— Task brief —
Please quote the material exactly, every line of it.

— Rows from a 3D modeling dataset —
##############################

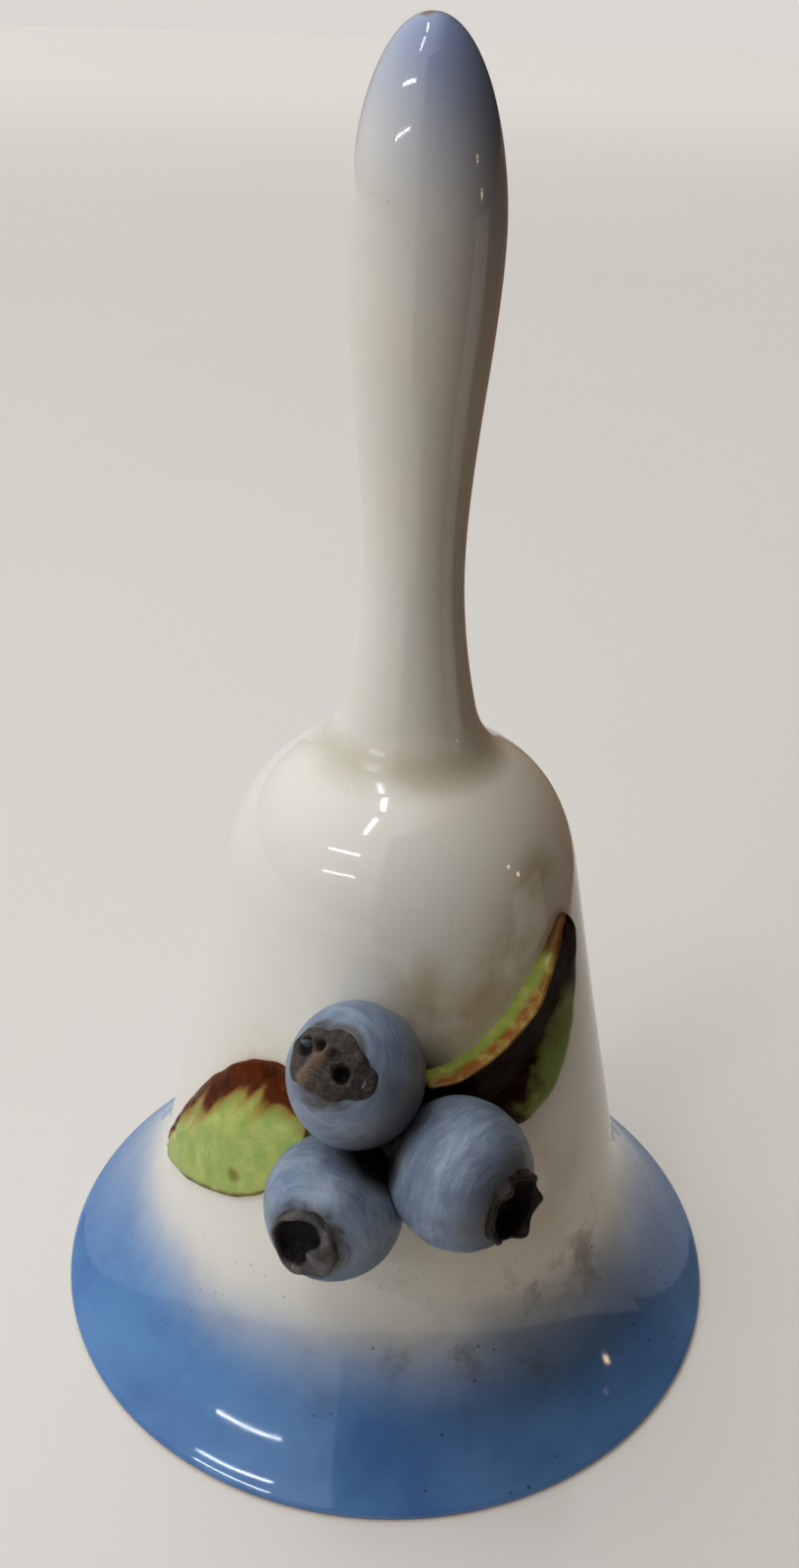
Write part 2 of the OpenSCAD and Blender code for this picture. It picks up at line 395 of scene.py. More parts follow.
def porcelain(name):
    """Glossy white glaze over a bare foot darkened by painted shade, with the airbrushed rim, tip and
    halo round the sprig, and painted shade below and between the berries.
    """
    m = Shader(name, Roughness=0.09, IOR=1.5)
    broad = m.noise(0.05, 2)
    fine = m.noise(0.9, 4, 0.6)
    cloth = m.noise(0.22, 4, 0.6)
    color = m.mix(m.span(broad, 0.35, 0.65, 0, 0.5), WHITE, srgb(226, 222, 211))
    color = m.mix(m.value("hidden"), airbrush(m, color, cloth), color)
    # Pooled glaze in the neck joint is grey-green
    pool = m.math("ABSOLUTE", m.math("SUBTRACT", m.z, float(FILLET[1]) + 0.3))
    pool = m.span(m.plus(pool, cloth, 1.6), 0.7, 3.6, 0.4, 0.0)
    color = m.mix(m.all_of(pool, m.span(broad, 0.3, 0.6, 0.5, 1.0)), color, srgb(168, 163, 132))
    # The foot is wiped clean of glaze; its bare colour is partly the biscuit and partly painted shade
    # under the rim
    bare = m.span(m.plus(m.z, fine, 0.3), 0.55, 0.8, 1.0, 0.0)
    color = m.mix(bare, color, BISCUIT_AND_SHADE)
    roughness = m.plus(m.span(fine, 0.3, 0.7, 0.05, 0.08), bare, 0.5)
    roughness = m.plus(roughness, pool, 0.45)
    ripple = m.math("MULTIPLY", m.noise(0.35, 2), 0.8)
    bump = m.plus(ripple, m.noise(2.5, 2), 0.06)
    return m.finish(color, roughness, bump, 0.006)


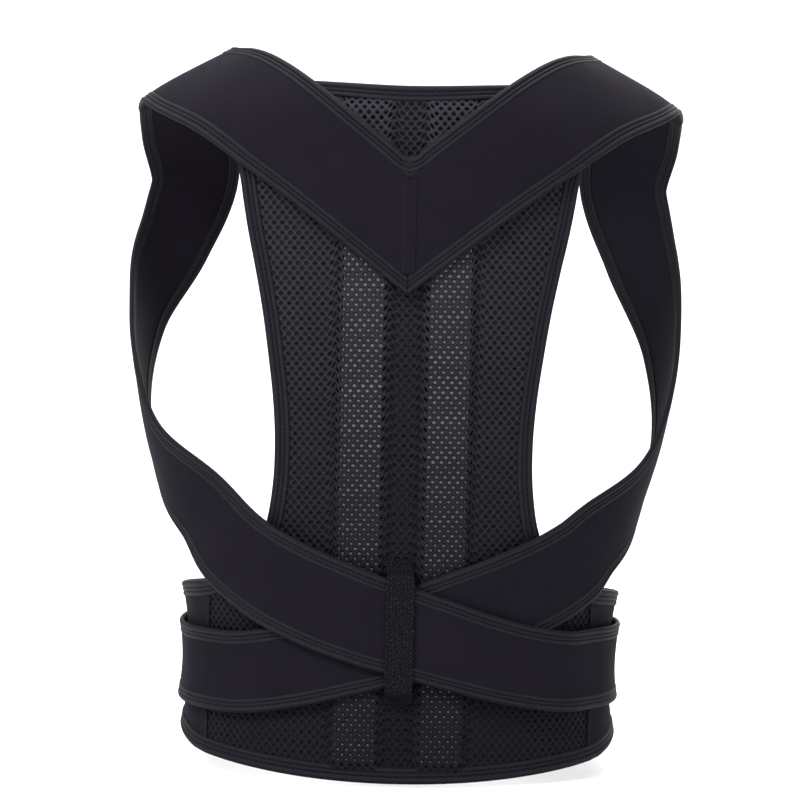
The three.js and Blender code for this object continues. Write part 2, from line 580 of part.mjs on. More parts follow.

##############################

— Reply —
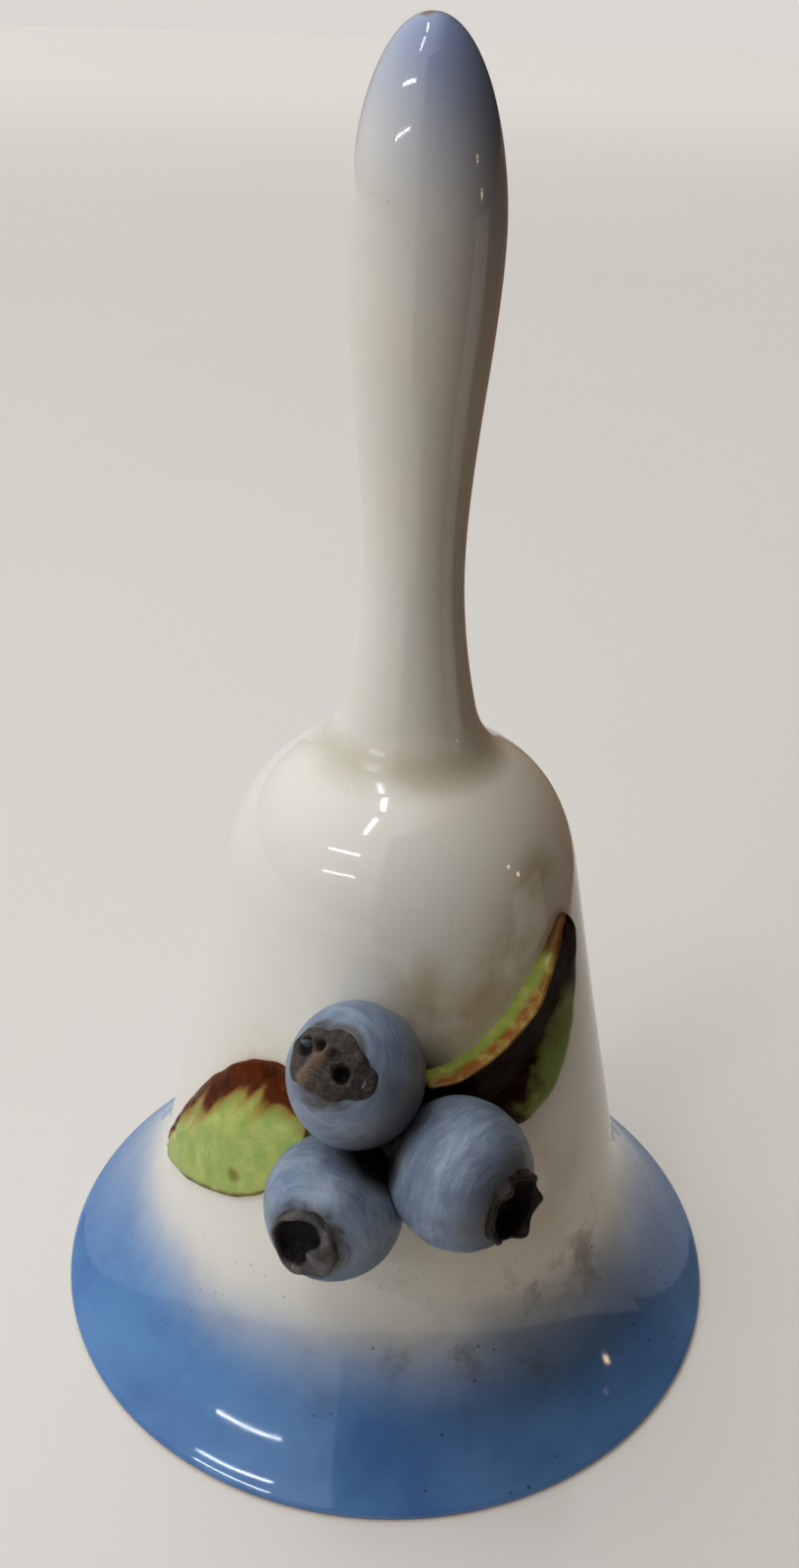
Write part 2 of the OpenSCAD and Blender code for this picture. It picks up at line 395 of scene.py. More parts follow.
def porcelain(name):
    """Glossy white glaze over a bare foot darkened by painted shade, with the airbrushed rim, tip and
    halo round the sprig, and painted shade below and between the berries.
    """
    m = Shader(name, Roughness=0.09, IOR=1.5)
    broad = m.noise(0.05, 2)
    fine = m.noise(0.9, 4, 0.6)
    cloth = m.noise(0.22, 4, 0.6)
    color = m.mix(m.span(broad, 0.35, 0.65, 0, 0.5), WHITE, srgb(226, 222, 211))
    color = m.mix(m.value("hidden"), airbrush(m, color, cloth), color)
    # Pooled glaze in the neck joint is grey-green
    pool = m.math("ABSOLUTE", m.math("SUBTRACT", m.z, float(FILLET[1]) + 0.3))
    pool = m.span(m.plus(pool, cloth, 1.6), 0.7, 3.6, 0.4, 0.0)
    color = m.mix(m.all_of(pool, m.span(broad, 0.3, 0.6, 0.5, 1.0)), color, srgb(168, 163, 132))
    # The foot is wiped clean of glaze; its bare colour is partly the biscuit and partly painted shade
    # under the rim
    bare = m.span(m.plus(m.z, fine, 0.3), 0.55, 0.8, 1.0, 0.0)
    color = m.mix(bare, color, BISCUIT_AND_SHADE)
    roughness = m.plus(m.span(fine, 0.3, 0.7, 0.05, 0.08), bare, 0.5)
    roughness = m.plus(roughness, pool, 0.45)
    ripple = m.math("MULTIPLY", m.noise(0.35, 2), 0.8)
    bump = m.plus(ripple, m.noise(2.5, 2), 0.06)
    return m.finish(color, roughness, bump, 0.006)


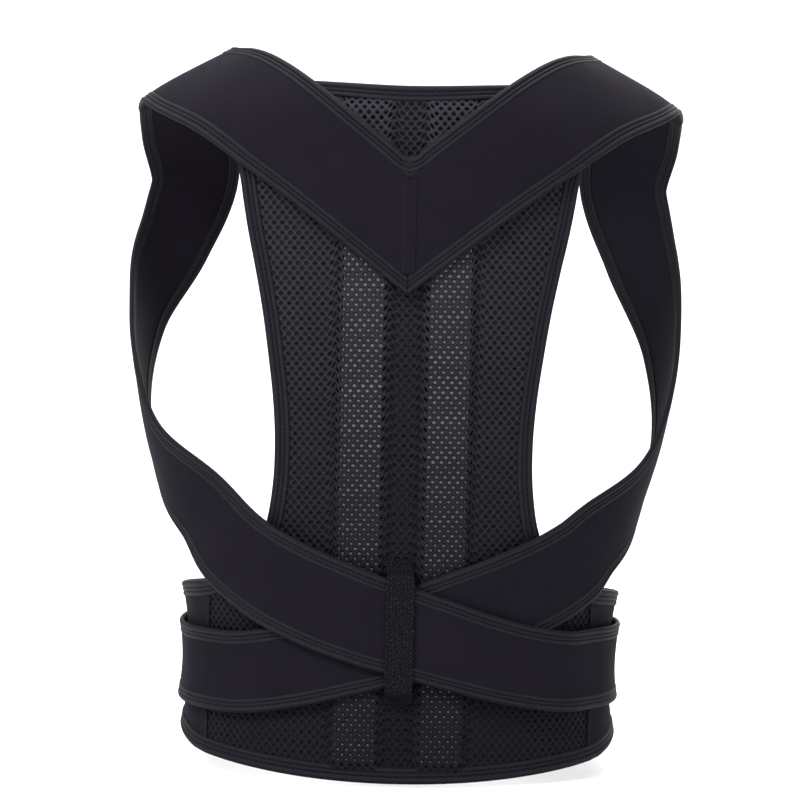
The three.js and Blender code for this object continues. Write part 2, from line 580 of part.mjs on. More parts follow.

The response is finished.